Investee companies are nearly all major buyers of Nvidia chips. The investments directly drive procurement of optical modules, GPUs, and data center infrastructure, then lease computing power to hyperscalers like Microsoft, Meta, and OpenAI—a clear outline of a 'self-operated demand closed loop.'

02

Circular Handoffs and Intel’s Paper Wealth

This is where controversy intensifies.

Goldman Sachs analyst Schneider used 'circular revenue' in research notes: Nvidia’s equity financing to OpenAI increasingly resembles a supplier funding its own customer to return payments in the form of GPU purchases. It’s like a food supplier investing in a failing restaurant and demanding the restaurant keep buying its ingredients with that money.

In 2026, Nvidia expects to recognize roughly $13 billion in revenue from OpenAI alone, with most gross profits reinvested back into OpenAI. Media commentary noted that the AI boom has spawned a circular, creative financing feast where some money simply spins in place.

Critics compare this to the 'vendor financing' frenzy during the dot-com bubble: equipment makers provided financial support to customers who used the funds to buy equipment, making true demand increasingly indistinguishable. When markets turn, fake demand collapses within quarters.

But Huang dismissed 'circular financing' as 'absurd' in a Bloomberg interview, insisting Nvidia’s investments represent only a fraction of these companies’ massive funding needs and are votes of confidence in long-term generational businesses, not financial engineering.

The most visible paper return now comes from Intel. In late 2025, Nvidia acquired roughly 215 million new Intel shares for $5 billion; over the next eight months, Intel’s stock price surged nearly 6x, swelling Nvidia’s paper gains toward $25 billion.

Wedbush Securities analyst Bryson noted in a report that Nvidia’s Intensive trading [frequent deals] 'precisely fit the circular investment narrative' but, if executed well, these investments also build a 'supply chain moat' competitors cannot easily replicate.

Mizuho chip analyst Klein called funds directed toward optical communications, fiber, and silicon photonics components 'extremely shrewd' CFO team capital deployment that accelerates R&D for scarce technologies in Nvidia’s supply chain. But for investments in new cloud providers like CoreWeave and Nebius, he was blunter: 'These investments make me uncomfortable. It feels like pre-paying for your own GPUs.'

If the cycle turns, markets will eventually ask how much of today’s reported AI demand is real versus a mirage propped up by Nvidia’s own balance sheet.

03

Cash Doesn’t Burn, but Confidence Cracks First

Many technical metrics could measure this high-stakes gamble, but nothing beats Nvidia’s own financials for directness.
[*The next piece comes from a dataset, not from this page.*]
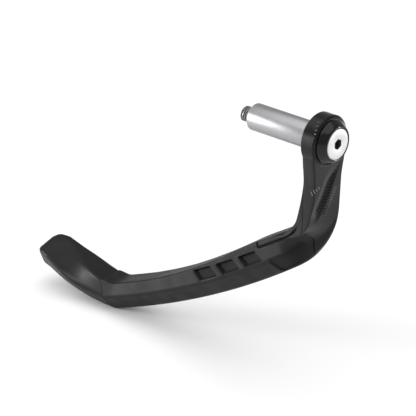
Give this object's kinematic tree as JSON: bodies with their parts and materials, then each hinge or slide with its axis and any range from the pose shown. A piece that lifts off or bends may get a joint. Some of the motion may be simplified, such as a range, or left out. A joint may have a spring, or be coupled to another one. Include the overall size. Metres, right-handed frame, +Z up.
{
  "type": "clutch lever guard",
  "caption": "Bar-end clutch lever guard: ring-headed metal arm, bolt and sleeve for the handlebar bore, and a curved moulded blade with an end cap.",
  "frame": {"origin": "on the handlebar axis, at the ring face that the handlebar end meets", "axes": "+X out of the bar end along the bar axis, +Z up from the arm to the ring, the blade runs towards -X"},
  "size_m": [0.2005, 0.027, 0.1506],
  "materials": {
    "black_anodised": "satin black anodised",
    "black_nylon": "satin moulded nylon",
    "cap_nylon": "satin moulded nylon",
    "collar_black": "gloss black anodised",
    "bolt_steel": "bright faced steel",
    "sleeve_aluminium": "turned bare aluminium",
    "screw_steel": "plain steel"
  },
  "bodies": {
    "root": {"arm": "black_anodised", "blade": "black_nylon", "end_cap": "cap_nylon", "collar": "collar_black", "clamp_bolt": "bolt_steel", "sleeve": "sleeve_aluminium", "blade_screws": "screw_steel"}
  },
  "joints": []
}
In Q4 FY2026, Nvidia reported $68.1 billion in revenue (+73% YoY); full-year revenue hit $215.9 billion (+65% YoY) with net income of $120.067 billion; free cash flow reached $97 billion. The company returned $41.1 billion to shareholders via stock buybacks and cash dividends.

Yet on the day after releasing its strongest-ever earnings, Nvidia’s stock fell ~5.5%, erasing roughly $260 billion in market cap. The issue wasn’t poor results—'beating expectations' had simply lost its marginal surprise.

Markets scrutinized the 2nm chip fab Terafab, optical interconnects, and the new Rubin architecture, only to find certainty only exists for the next 12 months. How long can AI capital expenditures expand? How far can growth duration stretch?

Nvidia isn’t the one burning cash—its reserves could keep it as the AI era’s central water tower for years. But cash isn’t the problem; confidence cracks first. It fractures at the corner of circular investments, where suppliers must use their own capital to irrigate customer demand, prompting markets to calculate how much natural rainfall lies beneath this lawn.

Bubbles aren’t necessarily frauds. Sometimes they’re just what happens when every participant believes the same thing simultaneously. But when you keep adding soap to the bubble to make it seem sturdier, more enduring, more like reinforced concrete, it becomes an engineering experiment demanding extreme investor sobriety.